In March 1976, Motörhead auditioned "Fast" Eddie Clarke, a friend of Taylor's, as an intended second guitarist; however, after rehearsing just one song as a four-piece, Wallis decided to leave and Clarke took over as the sole guitarist. The lineup of Lemmy, Clarke and Taylor became known as the "classic Motörhead lineup", releasing five successful studio albums between 1977 and 1982 including Ace of Spades. Prior to any of these releases, however, the group almost broke up in April 1977 due to poor reviews of their live shows and little to no interest from record companies. They remained together though, and their self-titled debut album followed in August.

1982–1995
After a string of successful releases, Clarke left Motörhead in May 1982 due to his disapproval with the recording of the EP Stand by Your Man with singer Wendy O. Williams. His place was soon taken by former Thin Lizzy guitarist Brian "Robbo" Robertson, initially to complete the touring cycle, after which he accepted a full-time role with the band. Robertson only remained for a year and a half, however, playing his last show on 11 November 1983 before leaving the band. In subsequent interviews, Lemmy claimed that working with Robertson on Another Perfect Day as "fucking torture", as well as criticising him for "dress[ing] like a cunt" on stage.
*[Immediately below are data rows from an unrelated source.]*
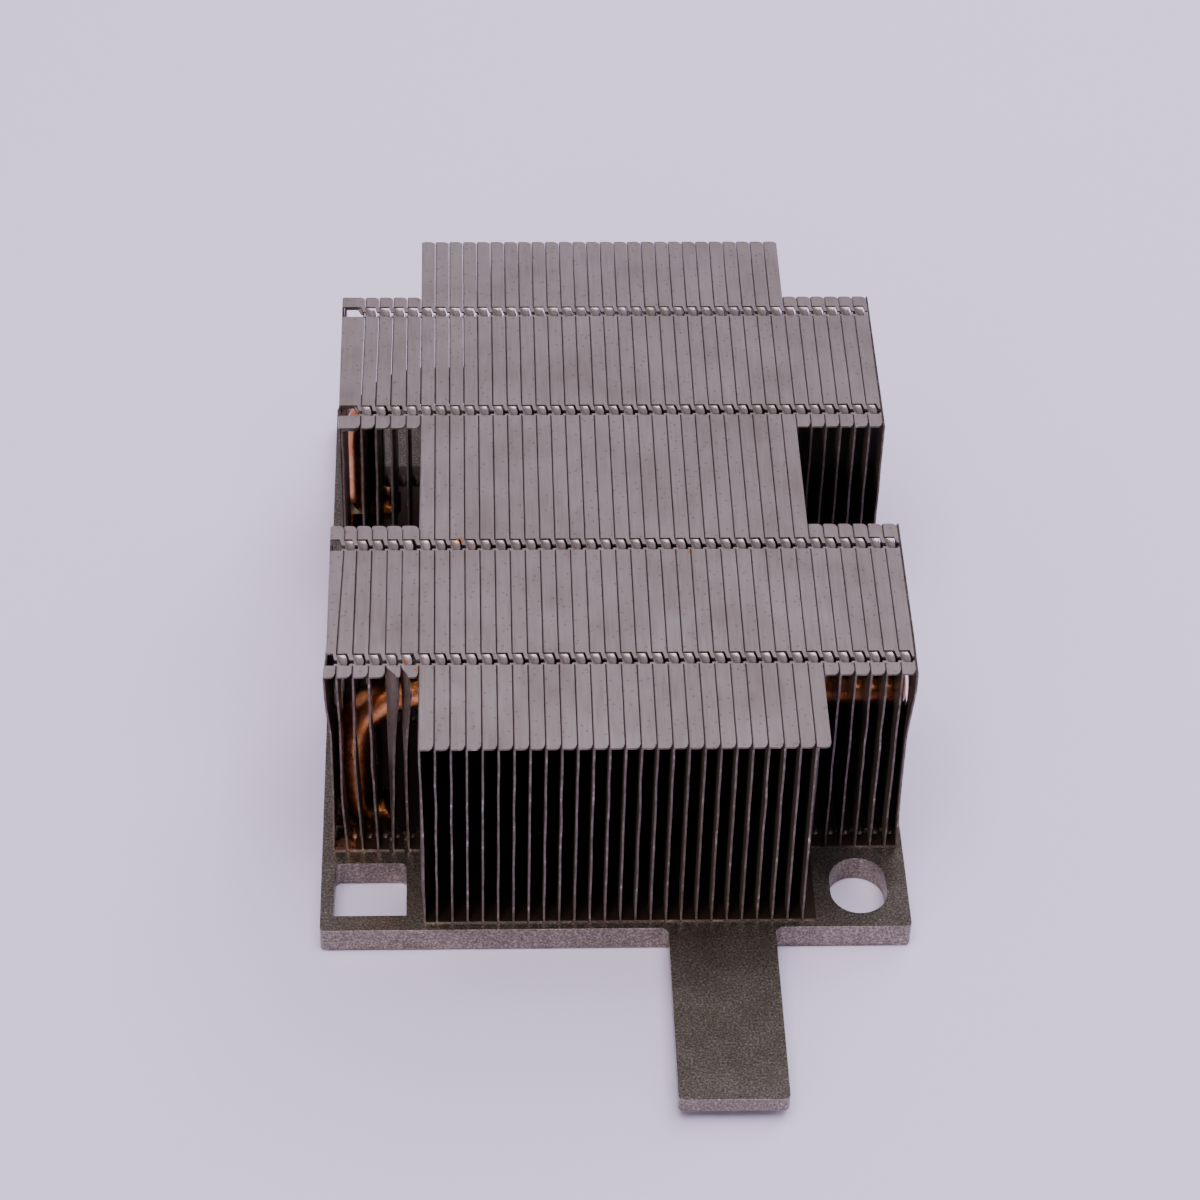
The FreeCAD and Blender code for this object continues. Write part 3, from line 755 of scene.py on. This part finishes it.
# The sky is bright half way up, and darker overhead and at the horizon.
world = bpy.data.worlds.new("studio")
world.use_nodes = True
sky = world.node_tree
toward = add(sky, "ShaderNodeSeparateXYZ", Vector=add(sky, "ShaderNodeTexCoord").outputs["Generated"])
rise = add(sky, "ShaderNodeMapRange", {"From Min": 0.2, "From Max": 0.9}, Value=toward.outputs["Z"])
sky_stops = ((0.0, "#7d7782"), (0.4, "#efeaf8"), (0.62, "#efeaf8"), (0.82, "#8d8691"))
sky_colour = add(sky, "ShaderNodeValToRGB", {"stops": sky_stops}, Fac=rise.outputs["Result"])
sky.links.new(sky_colour.outputs["Color"], sky.nodes["Background"].inputs["Color"])
sky.nodes["Background"].inputs["Strength"].default_value = 0.68
bpy.context.scene.world = world


AIM = Vector((0, 0, 20 * MM))   # about half way up the heatsink


def soft_light(name, location, size, power, colour, on_paper=True, in_metal=True):
    """A square area light aimed at the heatsink, which may leave out the paper or the metal."""
    data = bpy.data.lights.new(name, "AREA")
    data.size = size
    data.energy = power
    data.color = srgb(colour)[:3]
    lamp = bpy.data.objects.new(name, data)
    bpy.context.scene.collection.objects.link(lamp)
    lamp.location = location
    lamp.rotation_euler = (AIM - lamp.location).to_track_quat("-Z", "Y").to_euler()
    lamp.visible_diffuse = on_paper
    lamp.visible_glossy = in_metal


soft_light("window", (0.4, 0.7, 0.8), 0.8, 8.0, "#f6f0ff", in_metal=False)
soft_light("ceiling", (0.0, -0.15, 1.1), 1.0, 15.0, "#fbf7ff")
soft_light("lamp", (-0.28, -0.6, 0.36), 0.14, 12.0, "#fff1e4", on_paper=False)

# The camera stands in front of the heatsink, a little left, looking down at it.
CAMERA_PLACE = Vector((-0.02269, -0.42957, 0.41093))
RIGHT = Vector((0.99928548, -0.03123135, 0.02128701))
DOWN = Vector((-0.00552268, -0.67781721, -0.73520972))
FORWARD = Vector((0.03739029, 0.73456683, -0.67750537))
camera_data = bpy.data.cameras.new("camera")
camera_data.lens = 108.80
camera_data.sensor_width = 36.0
camera_data.clip_start = 0.01
camera = bpy.data.objects.new("camera", camera_data)
bpy.context.scene.collection.objects.link(camera)
camera_turn = Matrix((RIGHT, -DOWN, -FORWARD)).transposed().to_4x4()
camera.matrix_world = Matrix.Translation(CAMERA_PLACE) @ camera_turn
bpy.context.scene.camera = camera
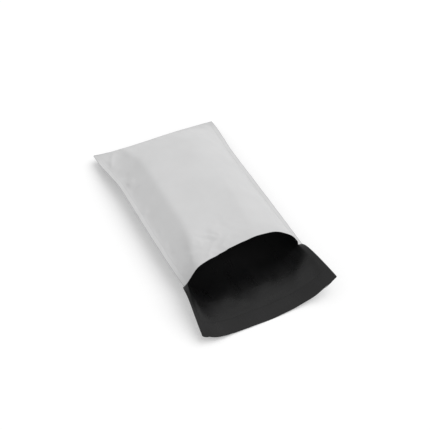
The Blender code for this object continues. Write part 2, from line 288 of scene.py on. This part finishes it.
# waves and creases of the film itself; places are (from the left cut edge, from the closed end), in metres
filmMarks = {
    # waves: height, length, how they stretch and lean (two rows of across and along), seed
    "frontWaves": (0.00026, 0.036, ((1, 0), (0, 0.6)), 3.1),
    "frontRipples": (0.00006, 0.009, ((1, 0), (0, 0.4)), 6.2),
    "lipWaves": (0.0008, 0.016, ((1, 0), (0, 0)), 1.7),
    "lipReach": 0.010,
    "backWaves": (0.00052, 0.036, ((1, 0), (0, 0.7)), 5.7),
    "flapWaves": (0.0006, 0.018, ((1, 0.6), (-0.3, 0.5)), 2.9),
    "flapRun": 0.030,
    "flapRise": ((0.030, 0.241), (0.021, 0.021), 0.0019),  # place, radii, height
    "crumples": (0.0015, 0.0115, ((1, -0.8), (0.4, 0.8)), 8.4),
    "crumplePlace": (0.050, 0.208),
    "crumpleSize": (0.024, 0.020),
    "crumpleLevel": 0.5,
    "crumpleSharpness": 2,
    "weldFade": 0.006,
    "foldFade": 0.006,
    "puckerSeed": 7,
    "puckerEndGap": 0.004,
    "puckerFoldFade": 0.008,
    "puckerSpacing": (0.0085, 0.6, 1.5),  # the size, then the factors it varies between
    "puckerLength": (0.0100, 0.55, 1.5),
    "puckerWidth": (0.0021, 0.8, 1.4),
    "puckerHeight": ((0.00055, 0.4, 1.3), (0.00030, 0.4, 1.3)),  # left, right
    "puckerLean": 0.35,
    "puckerOverWeld": 0.4,
    "creaseTaper": 0.35,
    "creaseRound": 0.35,
    "dips": [  # place, radii, depth
        ((0.076, 0.178), (0.024, 0.034), 0.0009),
        ((0.050, 0.199), (0.010, 0.012), 0.0005),
        ((0.047, 0.230), (0.016, 0.020), 0.0018),
    ],
    "creases": [  # start, end, width, height
        ((0.026, 0.004), (0.003, 0.042), 0.0026, 0.0011),
        ((0.034, -0.004), (0.033, 0.052), 0.0060, 0.0014),
        ((0.018, 0.062), (0.003, 0.056), 0.0018, -0.0007),
        ((0.020, 0.075), (0.003, 0.071), 0.0020, 0.0008),
        ((0.021, 0.086), (0.003, 0.082), 0.0018, -0.0007),
        ((0.104, 0.112), (0.093, 0.236), 0.0095, 0.0016),
        ((0.060, 0.168), (0.046, 0.214), 0.0070, -0.0006),
        ((0.030, 0.184), (0.040, 0.222), 0.0050, 0.0008),
        ((0.034, 0.230), (0.054, 0.206), 0.0028, 0.0008),
        ((0.050, 0.222), (0.070, 0.212), 0.0030, 0.0005),
        ((0.132, 0.002), (0.149, 0.034), 0.0030, 0.0009),
        ((0.116, 0.000), (0.112, 0.040), 0.0050, 0.0005),
    ],
}
steadyRandom = np.random.default_rng(filmMarks["puckerSeed"])


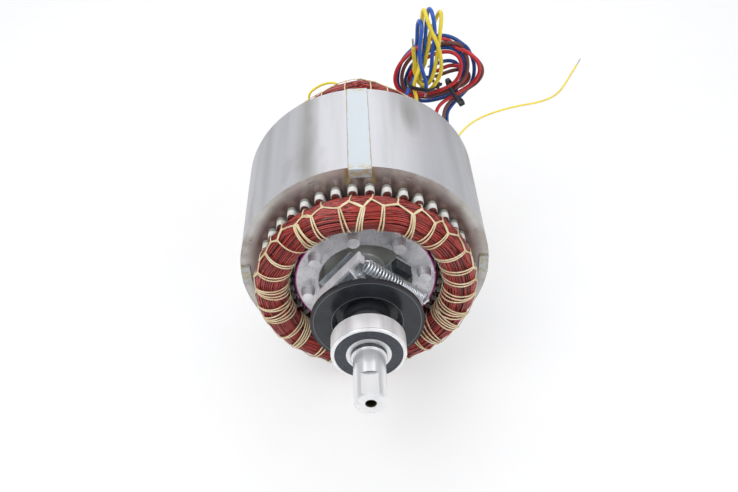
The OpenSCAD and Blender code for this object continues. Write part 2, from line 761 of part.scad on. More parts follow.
module end_ring() {
    rotate_extrude() polygon([[ring_root_r, half_core], [ring_r, half_core],
        [ring_r, ring_face], [ring_mouth_r, ring_face]]);
    for (i = [0:peg_count - 1]) rotate([0, 0, 90 + peg_angle + 360 * i / peg_count])
        translate([peg_circle_r, 0, ring_face - overrun])
        cylinder(h = peg_length + overrun, r1 = peg_root_r, r2 = peg_tip_r, $fn = 32);
}

module rotor_cage() color(aluminium) along_shaft() {
    end_ring();
    mirror([0, 0, 1]) end_ring();
    each_bar() cylinder(h = bar_length, r = bar_r, center = true, $fn = 24);
}

module shaft() color(bright_steel) along_shaft() difference() {
    union() {
        cylinder(h = core_length, r = shaft_core_r, center = true);
        translate([0, 0, half_core - overrun])
            cylinder(h = front_shoulder - half_core + overrun, r = journal_r);
        translate([0, 0, front_shoulder - overrun])
            cylinder(h = front_width + seat_rest + overrun, r = front_in_r - seat_gap);
        cylinder(h = drive_end - shaft_chamfer, r = drive_r);
        translate([0, 0, drive_end - shaft_chamfer])
            cylinder(h = shaft_chamfer, r1 = drive_r, r2 = drive_r - shaft_chamfer);
        mirror([0, 0, 1]) {
            cylinder(h = rear_shoulder, r = rear_journal_r);
            cylinder(h = rear_face + rear_stub - shaft_chamfer, r = rear_in_r - seat_gap);
            translate([0, 0, rear_face + rear_stub - shaft_chamfer])
                cylinder(h = shaft_chamfer, r1 = rear_in_r - seat_gap, r2 = rear_in_r - shaft_chamfer);
        }
    }
    translate([-drive_r, drive_r - flat_depth, drive_end - flat_length])
        cube([2 * drive_r, drive_r, flat_length + overrun]);
    translate([0, 0, drive_end - centre_hole_depth])
        cylinder(h = centre_hole_depth + overrun, r = centre_hole_r, $fn = 48);
    translate([0, 0, drive_end - (centre_mouth_r - centre_hole_r)])
        cylinder(h = centre_mouth_r - centre_hole_r, r1 = centre_hole_r, r2 = centre_mouth_r, $fn = 48);
}

// Bearings, each drawn about its middle
module outer_ring(out_r, width, ball_r, pitch_r) {
    wall_r = out_r - race_t;
    seat_r = wall_r + seal_seat;
    seat_from = width / 2 - seal_sink - seal_t;
    rotate_extrude() difference() {
        polygon([[wall_r, -seat_from], [seat_r, -seat_from], [seat_r, -width / 2],
            [out_r - bearing_chamfer, -width / 2], [out_r, bearing_chamfer - width / 2],
            [out_r, width / 2 - bearing_chamfer], [out_r - bearing_chamfer, width / 2],
            [seat_r, width / 2], [seat_r, seat_from], [wall_r, seat_from]]);
        translate([pitch_r, 0]) circle(ball_r + ball_gap, $fn = 48);
    }
}

module inner_ring(in_r, width, ball_r, pitch_r) rotate_extrude() difference() {
    translate([in_r, -width / 2]) square([race_t, width]);
    translate([pitch_r, 0]) circle(ball_r + ball_gap, $fn = 48);
}

module seals(in_r, out_r, width) for (side = [0, 1]) mirror([0, 0, side])
    translate([0, 0, width / 2 - seal_sink - seal_t]) difference() {
        cylinder(h = seal_t, r = out_r - race_t + seal_seat - seat_gap);
        translate([0, 0, -overrun]) cylinder(h = seal_t + 2 * overrun, r = in_r + race_t + ball_gap);
    }

module balls(ball_r, pitch_r, count) for (i = [0:count - 1]) rotate([0, 0, 360 * i / count])
    translate([pitch_r, 0, 0]) sphere(ball_r, $fn = 32);

module retainer(width, ball_r, pitch_r, count) {
    height = width - 2 * (seal_sink + seal_t + pocket_gap);
    difference() {
        cylinder(h = height, r = pitch_r + retainer_t / 2, center = true);
        cylinder(h = height + 2 * overrun, r = pitch_r - retainer_t / 2, center = true);
        for (i = [0:count - 1]) rotate([0, 90, 360 * i / count])
            translate([0, 0, pitch_r - retainer_t])
                cylinder(h = 2 * retainer_t, r = ball_r + pocket_gap);
    }
}

module at_front_bearing() along_shaft() translate([0, 0, front_face - front_width / 2]) children();
module at_rear_bearing() along_shaft() translate([0, 0, rear_width / 2 - rear_face]) children();

module front_bearing_inner_ring() color(bright_steel) at_front_bearing()
    inner_ring(front_in_r, front_width, front_ball_r, front_pitch_r);
module front_bearing_outer_ring() color(bright_steel) at_front_bearing()
    outer_ring(front_out_r, front_width, front_ball_r, front_pitch_r);
module front_bearing_seals() color(seal_black) at_front_bearing()
    seals(front_in_r, front_out_r, front_width);
module front_bearing_balls() color(bright_steel) at_front_bearing()
    balls(front_ball_r, front_pitch_r, front_balls);
module front_bearing_retainer() color(steel) at_front_bearing()
    retainer(front_width, front_ball_r, front_pitch_r, front_balls);
module rear_bearing_inner_ring() color(bright_steel) at_rear_bearing()
    inner_ring(rear_in_r, rear_width, rear_ball_r, rear_pitch_r);
module rear_bearing_outer_ring() color(bright_steel) at_rear_bearing()
    outer_ring(rear_out_r, rear_width, rear_ball_r, rear_pitch_r);
module rear_bearing_seals() color(seal_black) at_rear_bearing()
    seals(rear_in_r, rear_out_r, rear_width);
module rear_bearing_balls() color(bright_steel) at_rear_bearing()
    balls(rear_ball_r, rear_pitch_r, rear_balls);
module rear_bearing_retainer() color(steel) at_rear_bearing()
    retainer(rear_width, rear_ball_r, rear_pitch_r, rear_balls);

// Governor, with X along the springs and Y across them
module governor_spool() color(black_plastic) along_shaft() difference() {
    rotate_extrude() polygon([
        [journal_r + spool_gap, spool_back], [flange_r, spool_back],
        [flange_r, pivot_z - groove_half], [groove_r, pivot_z - groove_half],
        [groove_r, pivot_z + groove_half], [flange_r, pivot_z + groove_half],
        [flange_r, bowl_floor - bowl_t], [bowl_r, bowl_floor - bowl_t],
        [bowl_r + bowl_t, disc_face - disc_t], [disc_r, disc_face - disc_t],
        [disc_r, disc_face], [bowl_r, disc_face], [bowl_r - bowl_t, bowl_floor],
        [hub_r, bowl_floor], [hub_r, disc_face + hub_rise],
        [journal_r + spool_gap, disc_face + hub_rise]]);
}

module governor_base() color(zinc) governor_frame() difference() {
    union() {
        translate([-base_half, -base_span / 2, base_z]) cube([2 * base_half, base_span, base_t]);
        each_way() translate([0, 0, base_z]) cube([block_length, block_n + block_w, base_t]);
        translate([0, 0, base_z - base_hub_reach])
            cylinder(h = 2 * base_hub_reach + base_t, r = journal_r + base_hub_t);
        for (n = [-1, 1]) for (s = [-1, 1]) side_plate(n * (ear_n + ear_t / 2), ear_t) {
            translate([s * pivot_s - ear_w / 2, base_z]) square([ear_w, pivot_z - base_z]);
            translate([s * pivot_s, pivot_z]) circle(boss_r);
        }
    }
    cylinder(h = 2 * pivot_z, r = journal_r + seat_gap);
    for (s = [-1, 1]) side_plate(0, base_span + 2 * overrun)
        translate([s * pivot_s, pivot_z]) circle(pin_r + seat_gap, $fn = 32);
}

module governor_side_blocks() color(black_plastic) governor_frame() each_way()
    translate([0, block_n, base_front]) cube([block_length, block_w, block_height]);

module governor_pivot_pins() color(bright_steel) governor_frame()
    for (s = [-1, 1]) side_plate(0, 2 * pin_reach) translate([s * pivot_s, pivot_z]) circle(pin_r, $fn = 32);

// One arm of a weight, in the plane of the springs and the shaft
module weight_arm() {
    polygon([
        [-plate_s - plate_t, plate_back], [-plate_s + arm_t, plate_back],
        [-pivot_s + boss_r / 2, pivot_z - boss_r], [-finger_s, pivot_z - finger_r],
        [-finger_s, pivot_z + finger_r], [-pivot_s, pivot_z + boss_r],
        [-pivot_s - boss_r, pivot_z + finger_r], [-plate_s - plate_t, plate_front]]);
    translate([-pivot_s, pivot_z]) circle(boss_r);
    translate([-finger_s, pivot_z]) circle(finger_r, $fn = 32);
}

module weight_body() difference() {
    union() {
        for (n = [-arm_n, arm_n]) side_plate(n, arm_t) weight_arm();
        for (n = [-1, 1]) side_plate(n * (finger_end_n + arm_n) / 2, arm_n - finger_end_n)
            translate([-finger_s, pivot_z]) circle(finger_r, $fn = 32);
        children();
    }
    side_plate(0, 2 * arm_span) translate([-pivot_s, pivot_z]) circle(pin_r + pin_gap, $fn = 32);
}

module left_governor_weight() {
    lug_w = 2 * plate_t;
    color(zinc) governor_frame() weight_body() {
        translate([-plate_s - plate_t, -plate_span / 2, plate_back])
            cube([plate_t, plate_span, plate_depth]);
        for (n = [0, 1]) mirror([0, n, 0])
            translate([-plate_s - plate_t, plate_span / 2 - tab_t, plate_back + plate_depth * tab_from_share])
            cube([plate_t + 2 * tab_t, tab_t, plate_depth * (1 - tab_from_share)]);
        translate([-plate_s - plate_t, -lug_place_share * lug_w, plate_front - tab_t])
            cube([plate_t + 2 * tab_t, lug_w, tab_t]);
    }
}

module right_governor_weight() {
    inner_span = 2 * (spring_n - open_curl_r - 2 * wire_r);
    ear_half = anchor_share * open_curl_r;
    nub_length = tab_t;
    color(zinc) governor_frame() rotate([0, 0, 180]) weight_body() {
        translate([-plate_s - plate_t, -inner_span / 2, plate_back])
            cube([plate_t, inner_span, plate_depth]);
        translate([-plate_s - plate_t, -plate_span / 2, plate_back])
            cube([plate_t, plate_span, tab_t]);
        for (n = [-spring_n, spring_n]) translate([0, n, 0]) {
            translate([-anchor_s - tab_t, -ear_half, plate_back])
                cube([anchor_s + tab_t - plate_s, 2 * ear_half, tab_t]);
            translate([-anchor_s - tab_t, -ear_half, plate_back])
                cube([tab_t, 2 * ear_half, spring_z + ear_half - plate_back]);
            translate([-anchor_s - tab_t - nub_length, 0, spring_z]) rotate([0, 90, 0])
                cylinder(h = nub_length + overrun, r = wire_r + tab_t / 4, $fn = 24);
        }
    }
}

// A spring runs from the left weight's plate to the right weight's ears
function curl(from, to, r_from, r_to, curls, first) = [for (k = [first:rings_per_curl * curls])
    let (t = k / (rings_per_curl * curls), r = r_from + (r_to - r_from) * t, a = 360 * curls * t)
    [from + (to - from) * t, r * cos(a), r * sin(a)]];
function spring_path() = let (
        left = -plate_s,
        straight = 2 * wire_r,
        away = -open_from - left)
    concat(
        [[left, 0, 0], [left + straight, 0, 0]],
        [for (s = lead_in_shares) [left + s.x * away, s.y * open_curl_r, s.z * open_curl_r]],
        curl(-open_from, close_from, open_curl_r, close_curl_r, open_curls, 0),
        curl(close_from, close_to, close_curl_r, close_curl_r, close_curls, 1),
        [[close_to + straight / 2, lead_out_shares.x * close_curl_r, lead_out_shares.y * close_curl_r]],
        [[anchor_s - straight, 0, 0], [anchor_s, 0, 0]]);

module governor_spring(n) {
    path = spring_path();
    echo("least gap between a spring's curls", least_gap(path, wire_r, 5));
    color(zinc) governor_frame() translate([0, n, spring_z]) tube(path, wire_r, strand_sides);
}

module upper_governor_spring() governor_spring(spring_n);
module lower_governor_spring() governor_spring(-spring_n);

stator_core();
core_cleats();
slot_liners();
slot_wedges();
slot_coils();
front_end_winding();
rear_end_winding();
front_end_turns();
rear_end_turns();
front_lacing();
rear_lacing();
winding_jumper();
yellow_lead_tail();
yellow_lead_hank();
blue_lead_tail();
blue_lead_hank();
red_lead_tail();
red_lead_hank();
brown_lead_tail();
brown_lead_hank();
dark_blue_lead_tail();
dark_blue_lead_hank();
small_hank_tie();
large_hank_tie();
free_yellow_lead();
free_lead_bare_end();
rotor_core();
rotor_cage();
shaft();
governor_base();
governor_side_blocks();
governor_pivot_pins();
upper_governor_spring();
lower_governor_spring();
left_governor_weight();
right_governor_weight();
governor_spool();
front_bearing_inner_ring();
front_bearing_outer_ring();
front_bearing_seals();
front_bearing_balls();
front_bearing_retainer();
rear_bearing_inner_ring();
rear_bearing_outer_ring();
rear_bearing_seals();
rear_bearing_balls();
rear_bearing_retainer();
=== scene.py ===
import math

import bpy
import numpy as np
from mathutils import Matrix, Vector


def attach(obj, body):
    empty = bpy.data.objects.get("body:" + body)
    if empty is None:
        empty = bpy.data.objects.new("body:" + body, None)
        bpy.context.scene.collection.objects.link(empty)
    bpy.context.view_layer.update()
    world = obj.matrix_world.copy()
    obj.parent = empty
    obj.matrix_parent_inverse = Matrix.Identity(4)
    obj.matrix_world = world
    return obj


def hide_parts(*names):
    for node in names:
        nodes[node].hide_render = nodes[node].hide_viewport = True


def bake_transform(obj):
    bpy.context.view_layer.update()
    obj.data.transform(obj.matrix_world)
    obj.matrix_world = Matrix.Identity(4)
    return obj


# The motor's shaft lies along Y, its drive end points along -Y, and Z is up. Lengths are in metres.
MM = 0.001
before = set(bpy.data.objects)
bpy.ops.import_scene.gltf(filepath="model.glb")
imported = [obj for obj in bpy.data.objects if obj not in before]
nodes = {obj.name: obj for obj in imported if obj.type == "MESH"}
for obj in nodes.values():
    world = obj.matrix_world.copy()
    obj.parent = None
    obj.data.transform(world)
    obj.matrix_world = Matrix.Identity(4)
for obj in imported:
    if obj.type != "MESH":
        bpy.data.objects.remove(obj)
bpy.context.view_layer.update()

# Sizes shared with the construction, and the table's height under the core
FLOOR_Z = -93.34 * MM
SLOTS = 40
SLOT_PITCH = math.radians(360 / SLOTS)
SLOT_OUT_R = 79.5 * MM
WIRE_R = 0.6 * MM
LEAD_R = 1.6 * MM
THIN_LEAD_R = 1.0 * MM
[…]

Motörhead became a quartet for the first time in their history at the beginning of 1984, when both Michael "Würzel" Burston and Phil "Wizzö" Campbell were hired to take over Robertson's place in the band, following a string of auditions. The new lineup recorded a new version of "Ace of Spades" for the TV series The Young Ones in February, after which Taylor also left the band. He was replaced by Pete Gill, formerly of Saxon. After recording four new tracks for the No Remorse compilation and issuing one full-length album, Orgasmatron, Phil Taylor returned to Motörhead in March 1987 to replace Gill, who left "by mutual agreement ... for business reasons". Lemmy would later claim that Gill had tried to get him fired from Motörhead.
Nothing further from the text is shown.